Many will point to the films structure as one of its finest attributes, and it is. The way Jenkins screenplay weaves each chapter into one another is resonant and expertly crafted, They are seamlessly stitched together to paint a striking portrait of a young man’s life in such a way that by the time the third chapter rolls around and we see Chiron as a fully-fledged adult, it feels as if we are greeting an old friend whom we have not seen for many years. Details of his life in between may be unknown to us and how he got here exactly is somewhat shady but he is still very much the same person. While I feared that I would long to know what occurred in between each section, Jenkins’ script is so evocative in what it does tell you that I never felt like I had missed out on a more interesting story.
From the first few scenes the script manages to skilfully subvert our expectations, and continues to do so throughout the film. Layer upon layer is built up to a point where we can understand Chiron’s motivations and influences as his life continues to evolve. As he discovers more about who he is and who everyone around him is, we see the ways in which he has been influence resurface. The few connections he makes in his confused and isolated childhood have tenfold the influence on his adult years. But Jenkins does all of this without ever resorting to clichés, heavy exposition or obvious pandering that it almost sneaks up on you. It progresses naturally and fluidly, I never felt as if I had been forced along on this journey. The camerawork further draws you into the film, sometimes creating moments so intimate that you’re afraid to breathe and risk interrupting it.
The camerawork in question mostly contains a very shallow depth of feel which only creates a more intimate environment. The camera moves ostentatiously to give ‘Moonlight’ such a sense of energy even in its quitter moments. It is not the kind of film a perfectionist would make, but rather a director who wanted to create something deeply personal and hugely important. The magnificent cinematography of James Laxton is also very desirable. His dreamlike tour through this life is gorgeously coloured and displays a wide range of visual treats that accurately reflect Chiron’s state of mind, making his plight all the more resonant.

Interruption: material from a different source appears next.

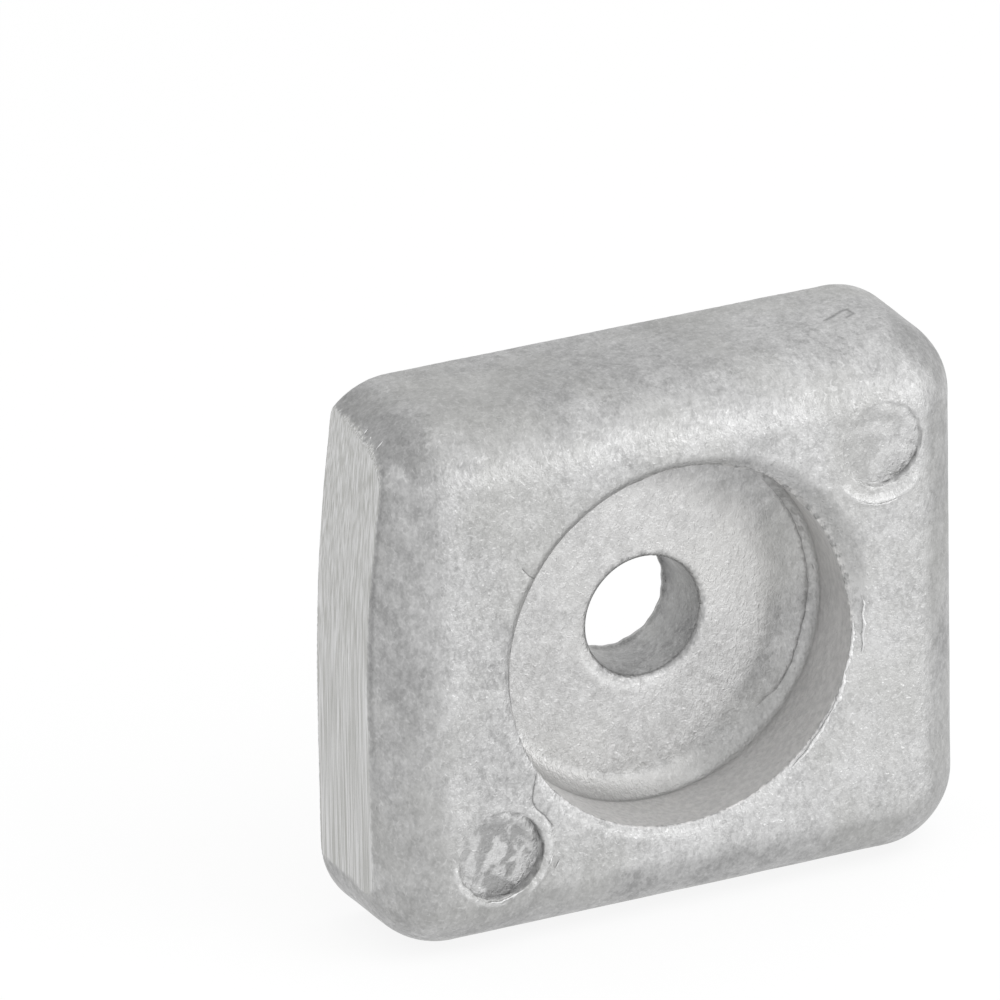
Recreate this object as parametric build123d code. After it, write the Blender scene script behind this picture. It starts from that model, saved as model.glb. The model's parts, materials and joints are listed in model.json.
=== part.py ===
"""Sacrificial anode: one die-cast block with a counterbored bolt hole.

The block stands on its bottom side. Its mounting face looks along +Y, the
counterbored front looks along -Y, and +Z is up. The origin is where the
bolt hole's axis meets the mounting face. All sizes are in millimetres.
"""
from build123d import *
import os
from math import radians, sqrt, tan

# Block
block_width = 36.0
block_height = 31.6
block_depth = 9.3
front_edge_radius = 4.1      # large soft edge all round the front
corner_land = 0.6            # what an outline corner has over the front edge's radius
back_edge_radius = 0.5
side_draft = 1.0             # degrees, narrowing towards the front
hole_above_middle = 0.2      # bolt hole's axis, above the block's middle

# Bolt hole, for an M6 bolt
hole_diameter = 6.8          # of its straight part, from the mounting face
hole_lead = 1.8              # drafted part, under the counterbore's floor
hole_draft = 3.0             # degrees, opening towards the front
hole_rim_chamfer = 0.28

# Counterbore for the bolt's head and washer
counterbore_diameter = 21.0  # at the front face
counterbore_depth = 4.9
counterbore_draft = 2.0      # degrees
counterbore_foot_radius = 1.3

# Ejector pin marks, at the front's upper right and lower left corners
pin_mark_diameter = 5.2
pin_mark_depth = 0.3
pin_mark_tilt = 3.0          # degrees, deeper towards the lower right
right_mark_inset = 5.6       # from the block's right side to the mark's middle
left_mark_inset = 6.7
mark_height_inset = 6.0      # from the block's top or bottom

# Left side, ground where the gate was cut off
ground_depth = 0.06          # taken off the side at its back
ground_tilt = 2.2            # degrees, deeper towards the front
ground_crown_start = -5.5    # height over the block's middle where the crown starts
ground_crown_radius = 140.0

# Shallow strip recess under the top of the mounting face
strip_side_margin = 1.5
strip_below_top = 2.1
strip_above_hole = 2.4
strip_depth = 0.5
strip_corner_radius = 0.5
notch_width = 6.2            # step in the middle of the strip's lower edge
notch_height = 0.45

# Bare label recess between the bolt hole and the bottom of the mounting face
label_width = 22.2           # at its floor
label_off_centre = 0.5
label_below_hole = 2.5
label_above_bottom = 2.8
label_depth = 0.6
label_corner_radius = 0.4
label_wall_slope = 40.0      # degrees from square

# Cutters reach this far past what they cut
overrun = 1.0

# Places and sizes that follow from those above
corner_radius = front_edge_radius + corner_land
block_middle = -hole_above_middle
block_top = block_middle + block_height / 2
block_bottom = block_middle - block_height / 2
floor_thickness = block_depth - counterbore_depth
hole_radius = hole_diameter / 2


def front_plane(height=0.0):
    """Plane that looks out of the front, at a height above the mounting face."""
    return Plane(origin=(0, -height, 0), x_dir=(1, 0, 0), z_dir=(0, -1, 0))


def back_plane(depth):
    """Plane that looks out of the mounting face, sunk into it by a depth."""
    return Plane(origin=(0, -depth, 0), x_dir=(-1, 0, 0), z_dir=(0, 1, 0))


def cast_block():
    """Drafted block with its outline corners, front edge and back edge rounded."""
    outline = Pos(0, block_middle) * RectangleRounded(block_width, block_height, corner_radius)
    block = extrude(front_plane() * outline, amount=block_depth, taper=side_draft)
    front_edges = block.faces().sort_by(Axis.Y)[0].edges()
    block = fillet(front_edges, front_edge_radius)
    back_edges = block.faces().sort_by(Axis.Y)[-1].edges()
    return fillet(back_edges, back_edge_radius)


def gate_grinding():
    """What the grinder took off the left side: flat below, crowned inwards above.

    The cutter is turned about the side's back edge, so that it bites deeper
    towards the front.
    """
    ground_x = ground_depth - block_width / 2
    crown_foot = (ground_x, block_middle + ground_crown_start)
    crown_rise = block_top + overrun - crown_foot[1]
    crown_lean = ground_crown_radius - sqrt(ground_crown_radius**2 - crown_rise**2)
    crown_head = (ground_x + crown_lean, crown_foot[1] + crown_rise)
    foot = (ground_x, block_bottom - overrun)
    outer_x = ground_x - crown_lean - overrun
    side = Line(foot, crown_foot)
    side += TangentArc(crown_foot, crown_head, tangent=(0, 1))
    side += Polyline(crown_head, (outer_x, crown_head[1]), (outer_x, foot[1]), foot)
    cutter = extrude(front_plane(-overrun) * make_face(side), amount=block_depth + 2 * overrun)
    return cutter.rotate(Axis((ground_x, 0, 0), (0, 0, 1)), ground_tilt)


def bolt_passage():
    """Bolt hole and counterbore as one turned section, from the back to the front.

    The hole runs straight, then opens with its draft up to a chamfered rim. The
    counterbore's floor meets its drafted wall in a soft foot.
    """
    rim_start = floor_thickness - hole_rim_chamfer
    rim_radius = hole_radius + (hole_lead - hole_rim_chamfer) * tan(radians(hole_draft))
    wall_slope = tan(radians(counterbore_draft))
    behind = -overrun
    before = block_depth + overrun
    hole_back = (hole_radius, behind)
    lead_start = (hole_radius, floor_thickness - hole_lead)
    rim = (rim_radius + hole_rim_chamfer, floor_thickness)
    wall_foot = (counterbore_diameter / 2 - counterbore_depth * wall_slope, floor_thickness)
    wall_head = (counterbore_diameter / 2 + overrun * wall_slope, before)
    section = Polyline(hole_back, lead_start, (rim_radius, rim_start), rim)
    section += FilletPolyline(rim, wall_foot, wall_head, radius=counterbore_foot_radius)
    section += Polyline(wall_head, (0, before), (0, behind), hole_back)
    half_section = Plane(origin=(0, 0, 0), x_dir=(1, 0, 0), z_dir=(0, 0, -1))
    return revolve(half_section * make_face(section), Axis.Y)


def pin_mark(x, z):
    """Round mark of an ejector pin, tilted so that it is deeper at the lower right."""
    floor = front_plane(block_depth - pin_mark_depth)
    pin_height = pin_mark_depth + 2 * overrun
    pin = Cylinder(pin_mark_diameter / 2, pin_height, align=(Align.CENTER, Align.CENTER, Align.MIN))
    return floor * Pos(x, z) * Rot(pin_mark_tilt, pin_mark_tilt, 0) * pin


def strip_recess():
    """Shallow strip recess across the top of the mounting face, with its notch."""
    top = block_top - strip_below_top
    bottom = hole_radius + strip_above_hole
    width = block_width - 2 * strip_side_margin
    strip = Pos(0, (top + bottom) / 2) * RectangleRounded(width, top - bottom, strip_corner_radius)
    notch = Pos(0, bottom) * Rectangle(notch_width, 2 * notch_height)
    return extrude(back_plane(strip_depth) * (strip + notch), amount=strip_depth + overrun)


def label_recess():
    """Bare label recess with sloping walls, low on the mounting face."""
    top = -hole_radius - label_below_hole
    bottom = block_bottom + label_above_bottom
    floor = RectangleRounded(label_width, top - bottom, label_corner_radius)
    floor = back_plane(label_depth) * Pos(-label_off_centre, (top + bottom) / 2) * floor
    return extrude(floor, amount=label_depth, taper=-label_wall_slope)


casting = cast_block() - gate_grinding() - bolt_passage()
casting -= pin_mark(block_width / 2 - right_mark_inset, block_top - mark_height_inset)
casting -= pin_mark(left_mark_inset - block_width / 2, block_bottom + mark_height_inset)
casting -= strip_recess()
casting -= label_recess()

os.makedirs("parts", exist_ok=True)
export_step(casting, "parts/anode_casting.step")
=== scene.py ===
"""Looks of a die-cast sacrificial anode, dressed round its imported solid.

The casting is one closed mesh made of fine sheets that meet edge to edge: the
front with the start of its soft rounding, the band round the outside, the
counterbore, the bolt hole and the mounting face. A node tree then gives it the
relief of its cast and ground skins, and another draws the thin burrs on its edges.
Lengths are in millimetres, except in the properties and the final meshes.
"""
import json
import math

import bmesh
import bpy
import numpy as np
from bpy.props import FloatProperty, FloatVectorProperty, IntProperty, PointerProperty
from mathutils import Matrix, Vector
from mathutils.geometry import delaunay_2d_cdt
from mathutils.kdtree import KDTree


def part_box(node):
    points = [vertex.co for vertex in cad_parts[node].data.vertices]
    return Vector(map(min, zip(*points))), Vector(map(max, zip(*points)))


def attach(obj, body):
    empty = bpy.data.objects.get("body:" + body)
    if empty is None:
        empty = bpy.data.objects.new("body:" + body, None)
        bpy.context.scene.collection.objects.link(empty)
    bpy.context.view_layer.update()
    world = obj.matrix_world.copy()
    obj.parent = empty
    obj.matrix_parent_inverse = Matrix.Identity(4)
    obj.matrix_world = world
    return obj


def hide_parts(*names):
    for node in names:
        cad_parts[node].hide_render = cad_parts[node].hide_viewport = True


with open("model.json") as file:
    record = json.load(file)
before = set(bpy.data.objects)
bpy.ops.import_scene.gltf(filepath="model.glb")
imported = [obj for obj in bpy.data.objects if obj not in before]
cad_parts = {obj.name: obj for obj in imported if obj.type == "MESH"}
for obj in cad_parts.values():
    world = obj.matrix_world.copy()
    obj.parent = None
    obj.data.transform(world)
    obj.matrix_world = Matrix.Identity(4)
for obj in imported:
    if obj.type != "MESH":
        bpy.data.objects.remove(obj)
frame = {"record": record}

bl_info = {
    "name": "Sacrificial Anode",
    "version": (1, 0, 0),
    "blender": (4, 5, 0),
    "location": "3D View > Sidebar > Anode",
    "description": "Builds the looks of a die-cast sacrificial anode",
    "category": "Add Mesh",
}

MM = 0.001
CASTING_NODE = "anode_casting"

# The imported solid's box, and the bolt hole's wall from its record
solid_low, solid_high = (np.array(corner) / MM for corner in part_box(CASTING_NODE))
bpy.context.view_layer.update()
hole_mount = next(m for m in frame["record"]["mounts"] if m["name"] == "bolt_hole")
HOLE_RADIUS = hole_mount["dims"]["r_mm"]
HOLE_STRAIGHT = hole_mount["dims"]["length_mm"]

# Outer form. A turn is the angle that the surface has turned from facing forwards
FRONT_DEPTH = -solid_low[1]
CORNER_RADIUS = 4.7
FRONT_EDGE_RADIUS = 4.1
BACK_EDGE_RADIUS = 0.5
SIDE_DRAFT = math.radians(1.0)
SIDE_TURN = math.radians(90.0) - SIDE_DRAFT
BAND_TURN = math.radians(60.0)       # where the front sheet ends and the outer band starts
FRONT_EDGE_DEPTH = FRONT_DEPTH - FRONT_EDGE_RADIUS
FLAT_REACH = (
    CORNER_RADIUS - FRONT_EDGE_DEPTH * math.tan(SIDE_DRAFT) - FRONT_EDGE_RADIUS / math.cos(SIDE_DRAFT)
)
BACK_FLAT_REACH = (
    CORNER_RADIUS - BACK_EDGE_RADIUS * math.tan(SIDE_DRAFT) - BACK_EDGE_RADIUS / math.cos(SIDE_DRAFT)
)
WIDEST_REACH = BACK_FLAT_REACH + BACK_EDGE_RADIUS
BLOCK_MIDDLE = np.array([0.0, (solid_low[2] + solid_high[2]) / 2])
CORE_HALF = np.array([solid_high[0], (solid_high[2] - solid_low[2]) / 2]) - WIDEST_REACH
BLOCK_TOP = BLOCK_MIDDLE[1] + CORE_HALF[1] + CORNER_RADIUS
BLOCK_BOTTOM = BLOCK_MIDDLE[1] - CORE_HALF[1] - CORNER_RADIUS
FLOOR_HEIGHT = solid_low[2]
CORNER_ARC = math.pi / 2 * CORNER_RADIUS

# Left side, ground where the gate was cut off
GROUND_DEPTH = 0.06                  # taken off the side at its back
GROUND_X = GROUND_DEPTH - CORE_HALF[0] - CORNER_RADIUS
GROUND_TILT = math.tan(math.radians(1.1))
GROUND_CROWN_START = BLOCK_MIDDLE[1] - 5.5
GROUND_CROWN_RADIUS = 140.0
GROUND_CROWN_FADE = 14.4             # the crown weakens towards the front, and would be gone this deep
GROUND_BITE_START = 3.5              # depth from which its front edge wanders
GROUND_BITE_RUN = 4.0
GROUND_TOP_START = 11.5              # height from which the grinding runs on over the corner
GROUND_TOP_RUN = 2.5
GROUND_RUN_ON = 0.2
GROUND_RAGGED = 0.025
GROUND_TOP_RAGGED = 0.14
GROUND_SHARES = (0.62, 0.90)         # of the way round, between which the ground side lies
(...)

Of course all of this would be irrelevant if the three actors portraying Chiron were not up to scratch. But each defining chapter is underpinned with a subtly brilliant performance that, like the film’s structure, remain distinct from one another but clearly possess enough connective tissue to unite them. Despite having very little dialogue Hibbert is able to make what goes unsaid the most powerful factor of all in his performance. A child so clearly unable to comprehend the world around him as well as himself, desperately seeking some kind of connection or understanding. Sanders focusses much more on Chiron’s own conflict within himself as well as his sheer isolation that hangs over him at all times. As cathartic as the final moments of this chapter are they are also tinged with tragedy and the script, direction and acting make that very clear. Upon reaching the last chapter Rhodes also delivers perfectly, bringing a performance that is not an imitation of the two before it but one clearly built on emotional growth and development, a man whose experiences have taught him that he needs to shield himself from the unforgiving world around him but also is still seeking that faint connection he had so many years ago.
The supporting cast are also excellent with two particular stand outs being Mahershala Ali and Naomi Harris playing Juan and Paula. Both playing huge influences in how Chiron sees the world and both an ever present figure in is life, either physically or spiritually. Harris portrays Chiron’s unstable mother with such ferocity and tragedy that it’s almost heart breaking to watch their relationship deteriorate, especially given that her state owes itself to the drugs she is using, sold to her by Juan the local drug dealer, who happens to be the only positive influence in Chiron’s childhood. Whether or not someone could label a father like relationship with a drug dealer positive is doubtful, but Juan is the first person to make Chiron comfortable with who he is, teaching him to embrace his own identity and live his life, while providing Paula with the tools to ruin hers. It’s one of many complex and bittersweet developments that are peppered throughout Jenkins screenplay and they are all stunningly evocative and moving.
Unique in its construction, style and subject matter while also boasting several terrific performances drawing an intimately moving character study. ‘Moonlight’ is a masterful marvel.